Note that the response categories are not necessarily of equal length. These have been chosen to suit the purposes of the researcher or to reflect the expected distribution of the data. The proportion of income spent on rent or mortgage could have been recorded as a direct percentage and categorized at the analysis stage. The reason for putting this into bands is that most respondents will not know the answer to the exact percentage point, and if they are asked for it, this could lead to a higher level of non­response at this question. The length of time since respondents bought their car could be recorded as days, months or years. No one would bother to work out the number of days, however, and only the most recent buyers would easily be able to give the time in months.
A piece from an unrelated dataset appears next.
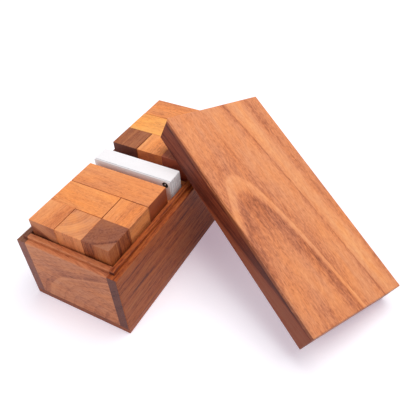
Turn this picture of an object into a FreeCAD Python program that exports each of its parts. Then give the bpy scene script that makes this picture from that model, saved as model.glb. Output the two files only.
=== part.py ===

The researcher here is particularly interested in differences between people who have bought their car relatively recently, so it is important to be able to distinguish between very recent purchasers (within the last three months) and less recent purchasers.

Be aware, though, that changing the scale can alter the way in which people respond. Dillman (2000) quotes an example where responses in the same category changed from 23 per cent to 69 per cent when that cate­gory changed from being the highest response to being the lowest response on a time-based ratio scale. The category options facing most question writers will rarely be so great as to result in this scale of differ­ence, but this emphasizes the importance of making the scale appropriate to the anticipated distribution of answers.

The fact that the recording of the data is categorized does not affect the underlying property that there is a relationship between the responses, and the researcher can identify a respondent who buys twice as many cans of Heinz beans, or spends twice as much on rent or mortgage, or bought a car twice as long ago as another. The accuracy of this calculation is restricted only by the size of the categories used to collect the data.

With allocation of appropriate scores to each point, or average values to each range, we can now calculate mean values and standard deviations for the sample, and carry out statistical tests.